After a while her interest in me being her “filha” fizzled away and was replaced with another role change. This time, however, it wasn’t just our ages that were switched, but our entire identities. She decided that I would be Rebecca, and she, Julia. It began as another fun game, where she would pretend to go to my apprenticeship in Garopaba while my host mom would pretend to feed me her candy. We would jokingly talk about how she was a tall, eighteen year old girl from the United States who doesn’t speak Portuguese, and she would eat it up. She loved being me and wanted to sleep in my bed and was willing to give me all of her toys and sweets. But during this time her terrible behavior towards me got worse, and while she wasn’t trying to be me she was trying to push me out of her house and life. She wouldn’t let me near her or touch any of her things, and any time I would talk to my host mom Rebecca came in between us and insisted that we allow her to speak at great lengths about whatever gibberish her three-year-old brain could come up with to keep us from having a conversation about anything besides her.

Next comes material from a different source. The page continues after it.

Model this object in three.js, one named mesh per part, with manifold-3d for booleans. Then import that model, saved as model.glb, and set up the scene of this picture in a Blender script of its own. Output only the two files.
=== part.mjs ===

It didn’t take long for me and my host family to figure out that this behavior was because of jealousy for me, but that doesn’t make it any easier or less annoying.

She is only three, but she is a damn smart three year old and it took her about two seconds to figure out exactly what things I care about the most and how to use them to infuriate me. She is only three, but when I speak Portuguese we are at about the same intelligence level. She may only be three, but she has a very powerful presence in our household and knows exactly how to get what she wants and also ruin each individual family members’ day while she is at it. She has put me in my stretch zone more than anything else during my Global Citizen Year even though she is less than one meter tall and has only been alive since I got braces Sophomore year in high school.

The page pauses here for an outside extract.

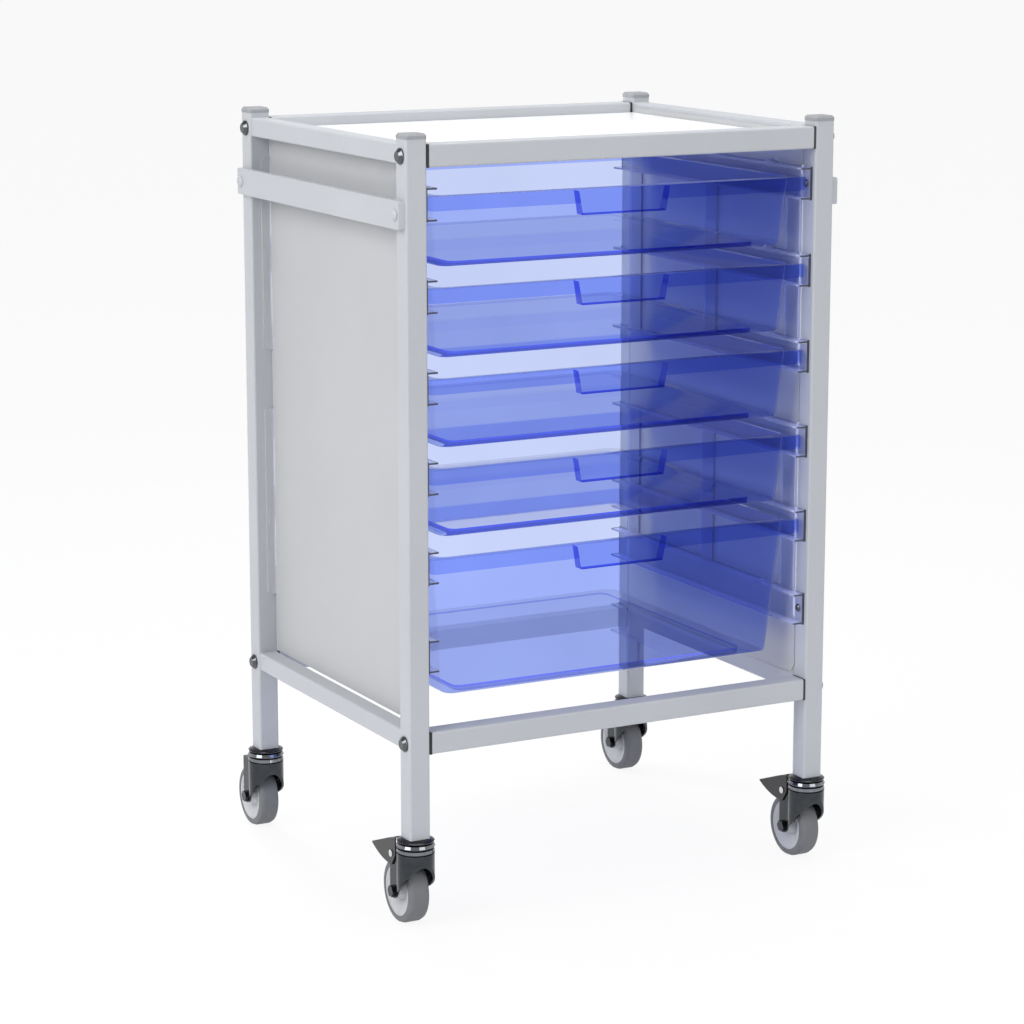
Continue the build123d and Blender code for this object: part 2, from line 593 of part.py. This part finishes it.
def caster_axle():
    """Wheel bolt with its hex head on one leg and its nut on the other."""
    half = FORK_WIDTH / 2
    hexagon = RegularPolygon(HEX_ACROSS_FLATS / 2, 6, major_radius=False)
    axle = rod((-half, 0, 0), (1, 0, 0), AXLE_DIAMETER / 2, FORK_WIDTH)
    for side in (-1, 1):
        plane = Plane((side * half, 0, 0), x_dir=(0, 1, 0), z_dir=(side, 0, 0))
        axle += extrude(plane * hexagon, HEX_HEIGHT)
    return Pos(0, TRAIL, wheel_z) * axle


def wheel_centre():
    """Moulded wheel centre: hub, dished web and a rim, revolved about the axle."""
    bore = AXLE_DIAMETER / 2 + RUNNING_CLEARANCE
    hub, rim = HUB_DIAMETER / 2, wheel_radius - TYRE_THICKNESS
    web, half = WEB_THICKNESS / 2, WHEEL_WIDTH / 2 - RIM_RECESS
    points = [
        (HUB_LENGTH / 2, bore), (HUB_LENGTH / 2, hub - 2), (web, hub + 2),
        (half, rim - RIM_LIP), (half, rim),
    ]
    outline = points + [(-a, b) for a, b in reversed(points)]
    wheel = revolve(make_face(Polyline(*outline, close=True)), Axis.X)
    return Pos(0, TRAIL, wheel_z) * wheel


def tyre():
    """Tread ring with well rounded shoulders, revolved about the axle."""
    half, low = WHEEL_WIDTH / 2, wheel_radius - TYRE_THICKNESS
    shoulder = [
        (half - TREAD_ROUND * (1 - cos(radians(a))), wheel_radius - TREAD_ROUND * (1 - sin(radians(a))))
        for a in (0, 45, 90)
    ]
    outline = [(half, low)] + shoulder + [(-a, b) for a, b in reversed(shoulder)] + [(-half, low)]
    return Pos(0, TRAIL, wheel_z) * revolve(make_face(Polyline(*outline, close=True)), Axis.X)


def pedal_outline(inset):
    """Side view of the brake pedal: a sloping top and a lower edge that sweeps to the tip."""
    top_z = caster_height - PEDAL_TOP - inset
    tip_z = top_z - PEDAL_TIP_DROP
    front, reach = pedal_front, PEDAL_REACH
    plane = Plane((-pedal_half + inset, 0, 0), x_dir=(0, 1, 0), z_dir=(1, 0, 0))
    leg_z = pedal_pin_z - PEDAL_PIN_HEAD * 1.7
    middle = ((FORK_REAR + reach) / 2, (tip_z - 1.2 + leg_z) / 2 - PEDAL_SWEEP)
    with BuildSketch(plane) as side:
        with BuildLine():
            Line((front, top_z), (FORK_REAR - 4, top_z - 3.2))
            Line((FORK_REAR - 4, top_z - 3.2), (reach, tip_z))
            Line((reach, tip_z), (reach, tip_z - 1.2))
            ThreePointArc((reach, tip_z - 1.2), middle, (FORK_REAR, leg_z))
            Line((FORK_REAR, leg_z), (TRAIL, leg_z))
            Line((TRAIL, leg_z), (front, pedal_pin_z))
            Line((front, pedal_pin_z), (front, top_z))
        make_face()
    return side.sketch


def brake_pedal():
    """Folded pedal: a sloping top plate with a cheek outside each leg of the fork."""
    solid = extrude(pedal_outline(0), 2 * pedal_half)
    width = 2 * (pedal_half - PEDAL_SHEET)
    room = extrude(pedal_outline(PEDAL_SHEET), width)
    room += extrude(Pos(0, 0, -6) * pedal_outline(PEDAL_SHEET), width)
    room += block(-width / 2, width / 2, 0, FORK_REAR + 4, 0, caster_height)
    pedal = solid - room
    pin = PEDAL_PIN_DIAMETER / 2 + RUNNING_CLEARANCE
    return pedal - rod((-FORK_WIDTH, TRAIL, pedal_pin_z), (1, 0, 0), pin, 2 * FORK_WIDTH)


def pedal_pin():
    """Cross pin with a flat head outside each cheek of the pedal."""
    reach = pedal_half + 0.2
    pin = rod((-reach, 0, 0), (1, 0, 0), PEDAL_PIN_DIAMETER / 2, 2 * reach)
    for side in (-1, 1):
        pin += rod((side * reach, 0, 0), (side, 0, 0), PEDAL_PIN_HEAD / 2, 1.2)
    return Pos(0, TRAIL, pedal_pin_z) * pin


# ---- assembly ----------------------------------------------------------------------------------
def build():
    nodes = {}
    for name, (x, y) in CORNERS.items():
        nodes[f"post_{name}"] = [post(x, y)]
    nodes["post_caps"] = [post_cap(x, y) for x, y in CORNERS.values()]
    for end, y in (("front", front_axis_y), ("rear", rear_axis_y)):
        nodes[f"{end}_top_rail"] = [cross_rail(y, top_rail_z)]
        nodes[f"{end}_lower_rail"] = [cross_rail(y, lower_rail_z)]
    bolt_points = [
        (side, y, z) for side in SIDES.values()
        for y in (front_axis_y, rear_axis_y) for z in (top_rail_z, lower_rail_z)
    ]
    nodes["rail_spacers"] = [rail_spacer(*point) for point in bolt_points]
    nodes["frame_bolts"] = [frame_bolt(*point) for point in bolt_points]
    nodes["top_panel"] = [top_panel()]
    for name, side in SIDES.items():
        nodes[f"side_top_rail_{name}"] = [side_rail(side, side_top_z)]
        nodes[f"side_lower_rail_{name}"] = [side_rail(side, side_low_z)]
        nodes[f"side_panel_{name}"] = [side_panel(side)]
        nodes[f"accessory_rail_{name}"] = [accessory_rail(side)]
        nodes[f"runner_ladder_{name}_upper"] = [runner_ladder(side, 0)]
        nodes[f"runner_ladder_{name}_lower"] = [runner_ladder(side, 1)]
    nodes["accessory_rail_screws"] = [
        accessory_screw(side, y) for side in SIDES.values() for y in (front_axis_y, rear_axis_y)
    ]
    nodes["ladder_screws"] = [
        ladder_screw(side, y, z) for side in SIDES.values() for y, z in screw_points()
    ]
    for index in range(TRAY_COUNT):
        height = SHALLOW_HEIGHT if index < TRAY_COUNT - 1 else DEEP_HEIGHT
        nodes[f"tray_{index + 1}"] = [tray(index, height)]
    for name, (x, y) in CORNERS.items():
        braked = name.startswith("front")
        pieces = {
            "plate": caster_plate(), "race": caster_race(), "fork": caster_fork(braked),
            "axle": caster_axle(), "wheel": wheel_centre(), "tyre": tyre(),
        }
        if braked:
            pieces["brake_pedal"] = brake_pedal()
            pieces["pedal_pin"] = pedal_pin()
        for piece, shape in pieces.items():
            nodes[f"caster_{piece}_{name}"] = [Pos(x, y, 0) * shape]
    return nodes


def main():
    os.makedirs("parts", exist_ok=True)
    for name, shapes in build().items():
        solids = [solid for shape in shapes for solid in shape.solids()]
        whole = solids[0] if len(solids) == 1 else Compound(children=solids)
        export_step(whole, f"parts/{name}.step")


main()
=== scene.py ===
from math import cos, radians, sin, tan

import bmesh
import bpy
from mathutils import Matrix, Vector


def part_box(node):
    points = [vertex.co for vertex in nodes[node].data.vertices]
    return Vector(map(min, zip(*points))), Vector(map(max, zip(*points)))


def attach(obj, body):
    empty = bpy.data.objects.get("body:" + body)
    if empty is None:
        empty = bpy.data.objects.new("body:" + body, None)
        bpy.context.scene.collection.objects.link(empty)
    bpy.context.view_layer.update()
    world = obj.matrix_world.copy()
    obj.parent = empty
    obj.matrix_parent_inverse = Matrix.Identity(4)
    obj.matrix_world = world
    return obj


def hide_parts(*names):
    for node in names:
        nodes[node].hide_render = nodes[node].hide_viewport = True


# Instrument cart: looks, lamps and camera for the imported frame.  Metres, +Z up.
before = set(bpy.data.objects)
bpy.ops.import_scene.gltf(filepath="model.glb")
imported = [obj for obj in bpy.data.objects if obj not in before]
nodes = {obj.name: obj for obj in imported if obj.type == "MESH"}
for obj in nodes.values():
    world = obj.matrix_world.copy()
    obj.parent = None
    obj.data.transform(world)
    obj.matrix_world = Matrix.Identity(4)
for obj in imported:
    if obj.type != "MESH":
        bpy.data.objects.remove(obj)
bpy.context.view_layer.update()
MM = 0.001

# ---- camera: the photograph's viewing angle ---------------------------------
CAMERA_AT = Vector((-1.7491, -3.2506, 1.1746))
CAMERA_AZIMUTH, CAMERA_ELEVATION = -28.054, 11.685
LENS, SENSOR = 109.87, 36.0          # millimetres
CLIP_END = 200.0

# ---- finishes ------------------------------------------------------------------
FRAME_GREY = (0.458, 0.475, 0.502)
PANEL_GREY = (0.455, 0.463, 0.476)
TOP_WHITE = (0.93, 0.93, 0.935)
CAP_GREY = (0.29, 0.30, 0.315)
BLACK = (0.012, 0.012, 0.013)
BLACK_PAINT = (0.02, 0.02, 0.022)
DARK_CHROME = (0.12, 0.125, 0.135)
PLATE_CHROME = (0.05, 0.052, 0.058)
RACE_CHROME = (0.20, 0.21, 0.23)
FORK_CHROME = (0.055, 0.06, 0.066)
AXLE_CHROME = (0.06, 0.064, 0.07)
PALE_STEEL = (0.72, 0.73, 0.75)
SCREW_GREY = (0.455, 0.47, 0.495)
TYRE_GREY = (0.155, 0.16, 0.17)
WHEEL_GREY = (0.50, 0.51, 0.53)
FLOOR_WHITE = (0.86, 0.86, 0.865)
FLOOR_SHARE = 0.9                    # how much of the floor that the camera sees is plain white
WORLD_WHITE = (0.97, 0.98, 1.0)
TRAY_TINT = (0.60, 0.675, 0.985)     # what one wall of a tray lets through
TRAY_EDGE_TINT = (0.27, 0.31, 0.90)  # small upright edges seen through their length
SHEET_INDEX = 1.25                   # sets how fast a thin sheet's mirror grows with the angle
CLEAR_TINT = (0.975, 0.98, 0.995)
CLEAR_END_SHADE = (0.02, 0.022, 0.035)     # painted shade: near-black colour laid on the two ends of the clear mouldings
CLEAR_PAINTED_BLUE_BODY = (0.66, 0.71, 1.0)       # faint milky body of the clear mouldings; its lavender is painted blue light from the trays
CLEAR_SHADOW = (0.95, 0.96, 0.99)    # light that a clear moulding lets past to what is behind it
WING_MILK = (0.95, 0.955, 1.0)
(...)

Even though this blog post has been very long I hope you have read to the end because I saved the best for last. After consistently asserting myself as older than her by reading to her, by teaching her how to write her name, helping her when she needs to open a bag of chips or reach something on a shelf, and protect her when she is scared of the dark or storms, I have finally earned Rebecca’s trust. I guess it just took some time for me to find my voice and for her to finally see me as someone who deserves respect. Now, she still wants to play with me, but will accept if I say no. She often talks about how much she will miss me when I go back to the US and then clings to my and tells me she loves me. She used to actually incite fear in me when I would see her first thing when I wake up in the morning or when I would hear her little voice on the other side of my bedroom door, but now our relationship is something that I cherish and brings me so much joy. She is still a “chata” or annoying three year old, but I love her with all of my heart.